INSTRUCTION: Pull out the lines from the line containing "place in leg_leaf_screws])" through the line containing "if obj.type not", both lines included, and copy them exactly.
** Begin DATASET CONTENT **
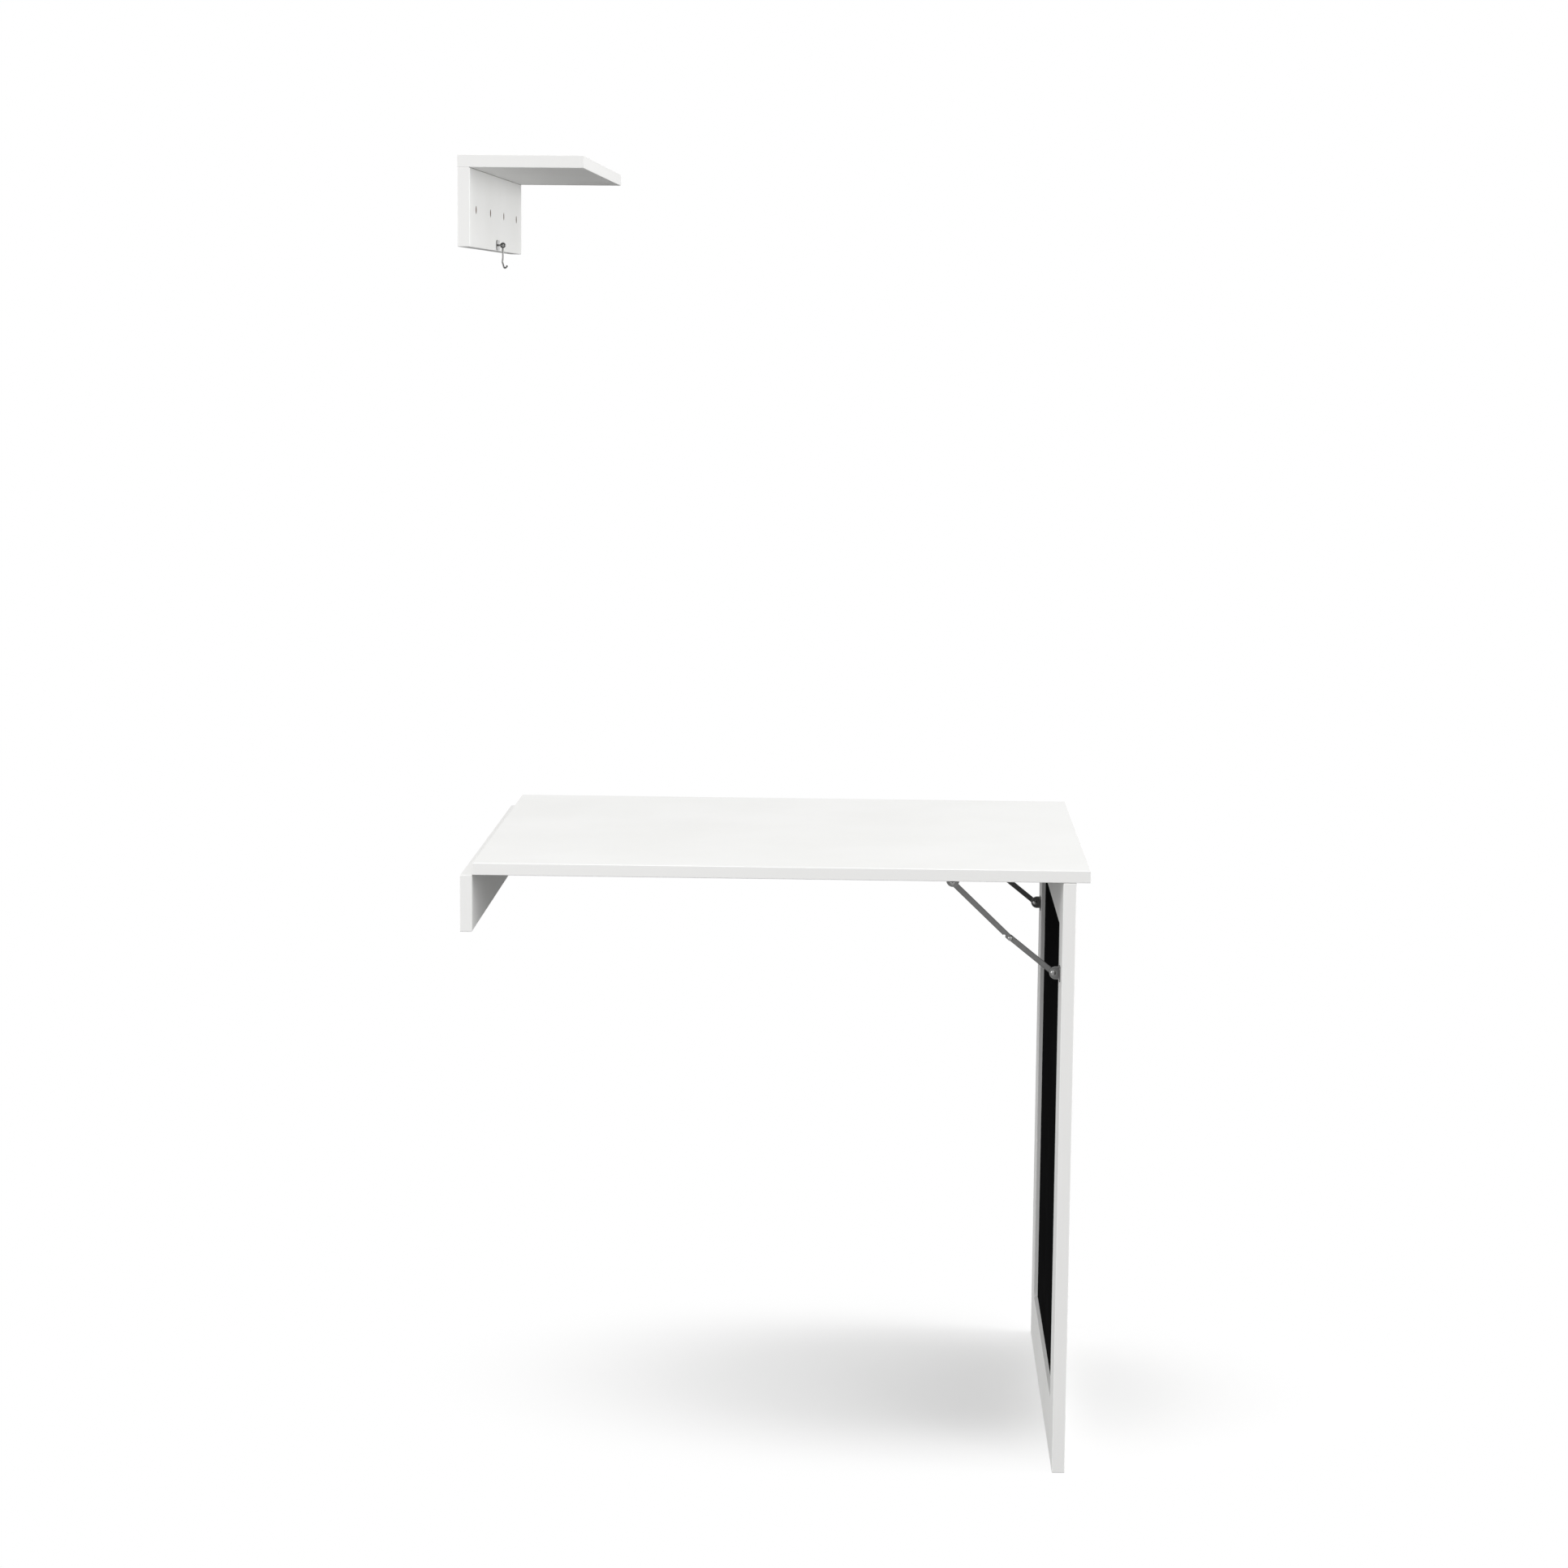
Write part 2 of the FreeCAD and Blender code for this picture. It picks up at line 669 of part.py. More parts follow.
leg_dowel_holes = leg_dowels(dowel_play, dowel_end_play)


def leg_stile(side):
    """An upright of the frame, rounded on every edge but those at the rails. side is -1 near, 1 far."""
    y = sorted((side * opening_half, side * half_width))
    post = block((leg_inner_x, leg_outer_x), y, (floor_z, leg_high))
    post = soften(post, lambda middle: abs(abs(middle.y) - opening_half) > edge_radius)
    return cut_all(post, [groove] + leg_dowel_holes + [screw_hole(*place) for place in leg_ear_screws])


def leg_rail(low, high, outer_z):
    rail = block((leg_inner_x, leg_outer_x), (-opening_half, opening_half), (low, high))
    rail = soften(rail, lambda middle: abs(middle.z - outer_z) < edge_radius and abs(middle.y) < opening_half / 2)
    tools = [groove] + leg_dowel_holes + leg_pockets + [screw_hole(*place) for place in leg_leaf_screws]
    return cut_all(rail, tools)


def leg_panel():
    """The thin panel held in the frame's groove."""
    reach = groove_depth - groove_end_play
    x = leg_inner_x + leg_panel_recess
    y = (-opening_half - reach, opening_half + reach)
    return block((x, x + leg_panel_thickness), y, (opening_low - reach, opening_high + reach))


save("upper_panel", upper_panel())
save("shelf", shelf())
save("shelf_dowels", *shelf_dowels())
save("shelf_screws", *[countersunk_screw(*place) for place in shelf_screw_places])
save("shelf_screw_caps", *shelf_screw_caps())
save("latch_plate", staple_plate(latch_placement, staple_reach, staple_wire, staple_bend))
save("latch_plate_screws", *[countersunk_screw(*place) for place in latch_screws])
save("hook", hook())
save("wall_bracket", wall_bracket())
save("wall_hinge_fixed_screws", *[countersunk_screw(*place) for place in bracket_screws])
save("table_top", table_top())
save("wall_hinge_top_screws", *[countersunk_screw(*place) for place in top_hinge_screws])
save("leg_hinge_top_screws", *[countersunk_screw(*place) for place in crank_screws])
save("stay_top_screws", *[countersunk_screw(*place) for place in top_ear_screws])
save("catch_plate", staple_plate(catch_placement, catch_reach, catch_wire, catch_bend))
save("catch_plate_screws", *[countersunk_screw(*place) for place in catch_screws])
save("leg_stile_near", leg_stile(-1))
save("leg_stile_far", leg_stile(1))
save("leg_top_rail", leg_rail(opening_high, leg_high, leg_high))
save("leg_bottom_rail", leg_rail(floor_z, opening_low, floor_z))
save("leg_panel", leg_panel())
save("leg_dowels", *leg_dowels())
save("leg_hinge_leg_screws", *[countersunk_screw(*place) for place in leg_leaf_screws])
save("stay_leg_screws", *[countersunk_screw(*place) for place in leg_ear_screws])
for index, middle_y in enumerate(wall_hinges):
    wall_hinge(index + 1, middle_y)
for index, middle_y in enumerate(leg_hinges):
    leg_hinge(index + 1, middle_y)
for stay_side, near_y in stays.items():
    stay(stay_side, near_y)

print("table hinge axis", wall_axis, "leg hinge axis", leg_axis, "hook axis", (latch_x, latch_z))
print("top pin", top_pin, "leg pin", leg_pin, "elbow", elbow, "arms", upper_arm_length, lower_arm_length)
print("arms turn as the table folds", -upper_arm_angle, lower_arm_angle - QUARTER_TURN)
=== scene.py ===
import math

import bpy
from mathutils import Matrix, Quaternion, Vector


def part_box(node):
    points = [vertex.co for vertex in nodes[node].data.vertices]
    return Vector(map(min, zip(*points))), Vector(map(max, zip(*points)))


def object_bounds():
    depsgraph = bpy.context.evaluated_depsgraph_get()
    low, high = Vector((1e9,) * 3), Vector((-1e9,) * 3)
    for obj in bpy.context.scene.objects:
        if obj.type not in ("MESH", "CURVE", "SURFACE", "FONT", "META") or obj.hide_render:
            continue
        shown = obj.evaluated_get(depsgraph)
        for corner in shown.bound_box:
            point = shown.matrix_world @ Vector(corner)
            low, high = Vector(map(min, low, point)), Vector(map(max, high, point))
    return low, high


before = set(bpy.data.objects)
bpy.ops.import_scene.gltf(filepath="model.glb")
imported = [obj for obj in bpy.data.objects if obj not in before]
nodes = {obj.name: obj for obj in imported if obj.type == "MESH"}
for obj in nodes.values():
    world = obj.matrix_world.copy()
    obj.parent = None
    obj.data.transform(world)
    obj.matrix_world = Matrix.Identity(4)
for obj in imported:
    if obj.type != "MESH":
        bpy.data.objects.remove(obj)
cad_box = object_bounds()


# ---- Wall bracket ------------------------------------------------------------------------------------------------
# The board that carries the table on the wall. It is 15 mm chipboard with a white melamine face on both sides and
# a 1 mm plastic band glued round its edges, which is rounded over. The holes show the raw chips.


class Shade:
    """One value in a finish. Arithmetic on it adds the Math nodes, or Vector Math nodes where a place is in it."""

    def __init__(self, finish, socket):
        self.finish = finish
        self.socket = socket

    def worked(self, operation, *operands):
        is_place = any(isinstance(x, Vector) or getattr(x, "is_place", False) for x in operands)
        kind = "VectorMath" if is_place else "Math"
        return self.finish.node(kind, {"operation": operation}, dict(enumerate(operands)))

    @property
    def is_place(self):
        return self.socket.type == "VECTOR"

    def __add__(self, other):
        return self.worked("ADD", self, other)

    def __radd__(self, other):
        return self.worked("ADD", other, self)

    def __sub__(self, other):
        return self.worked("SUBTRACT", self, other)

    def __rsub__(self, other):
        return self.worked("SUBTRACT", other, self)

    def __mul__(self, other):
        return self.worked("MULTIPLY", self, other)

    def __rmul__(self, other):
        return self.worked("MULTIPLY", other, self)

    def __truediv__(self, other):
        return self.worked("DIVIDE", self, other)

    def __abs__(self):
        return self.worked("ABSOLUTE", self)

    def at_least(self, other):
        return self.worked("MAXIMUM", self, other)

    def at_most(self, other):
        return self.worked("MINIMUM", self, other)

    def length(self):
        return self.worked("LENGTH", self)

    def along(self, direction):
        return self.worked("DOT_PRODUCT", self, direction)

    def part(self, axis):
        return self.finish.node("SeparateXYZ", {}, {0: self}, output=axis)

    def rise(self, low, high):
        """0 below low and 1 above high, with a smooth step between. It falls where high is under low."""
        limits = {"Value": self, "From Min": low, "From Max": high}
        return self.finish.node("MapRange", {"interpolation_type": "SMOOTHSTEP"}, limits)


class Finish:
    """The node tree of a material, or of the daylight. Every node in it comes from node()."""

    def __init__(self, owner):
        owner.use_nodes = True
        self.owner = owner
        self.tree = owner.node_tree
        self.tree.nodes.clear()

    def node(self, kind, settings, sockets, output=None):
        """Adds a node, makes its settings, then fills its sockets by name or number. Gives the named output."""
        made = self.tree.nodes.new("ShaderNode" + kind)
        for name, value in settings.items():
            setattr(made, name, value)
        for name, value in sockets.items():
            named = [s for s in made.inputs if s.enabled and s.name == name]
            socket = named[0] if named else made.inputs[name]
            if isinstance(value, Shade):
                self.tree.links.new(value.socket, socket)
            elif socket.type == "RGBA":
                socket.default_value = (*value, 1)
            elif socket.type == "VECTOR" and isinstance(value, (int, float)):
                socket.default_value = (value, value, value)
            else:
                socket.default_value = value
        shown = [s for s in made.outputs if s.enabled and output in (None, s.name)]
        return Shade(self, shown[0]) if shown else None

    def place(self):
        return self.node("TexCoord", {}, {}, output="Object")

    def noise(self, place, size, detail, roughness=0.5):
        """Cloudy noise from 0 to 1, with blots of about that size in metres."""
        sockets = {"Vector": place, "Scale": 1 / size, "Detail": detail, "Roughness": roughness}
        return self.node("TexNoise", {}, sockets)

    def chips(self, place, size, output):
        """Cells of about that size in metres: their distance or their random colour."""
        return self.node("TexVoronoi", {}, {"Vector": place, "Scale": 1 / size}, output=output)

    def mixed(self, share, first, second):
        return self.node("Mix", {"data_type": "RGBA"}, {"Factor": share, "A": first, "B": second})

    def bump(self, height, distance, strength):
        return self.node("Bump", {}, {"Height": height, "Distance": distance, "Strength": strength})

    def surface(self, shader):
        self.node("OutputMaterial", {}, {"Surface": shader})
        return self.owner

    def painted(self, **sockets):
        """The finished material, from a Principled shader. Socket names are written with _ for a space."""
        named = {name.replace("_", " "): value for name, value in sockets.items()}
        return self.surface(self.node("BsdfPrincipled", {}, named))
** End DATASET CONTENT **
EXPECTED ANSWER:
save("leg_hinge_leg_screws", *[countersunk_screw(*place) for place in leg_leaf_screws])
save("stay_leg_screws", *[countersunk_screw(*place) for place in leg_ear_screws])
for index, middle_y in enumerate(wall_hinges):
    wall_hinge(index + 1, middle_y)
for index, middle_y in enumerate(leg_hinges):
    leg_hinge(index + 1, middle_y)
for stay_side, near_y in stays.items():
    stay(stay_side, near_y)

print("table hinge axis", wall_axis, "leg hinge axis", leg_axis, "hook axis", (latch_x, latch_z))
print("top pin", top_pin, "leg pin", leg_pin, "elbow", elbow, "arms", upper_arm_length, lower_arm_length)
print("arms turn as the table folds", -upper_arm_angle, lower_arm_angle - QUARTER_TURN)
=== scene.py ===
import math

import bpy
from mathutils import Matrix, Quaternion, Vector


def part_box(node):
    points = [vertex.co for vertex in nodes[node].data.vertices]
    return Vector(map(min, zip(*points))), Vector(map(max, zip(*points)))


def object_bounds():
    depsgraph = bpy.context.evaluated_depsgraph_get()
    low, high = Vector((1e9,) * 3), Vector((-1e9,) * 3)
    for obj in bpy.context.scene.objects:
        if obj.type not in ("MESH", "CURVE", "SURFACE", "FONT", "META") or obj.hide_render:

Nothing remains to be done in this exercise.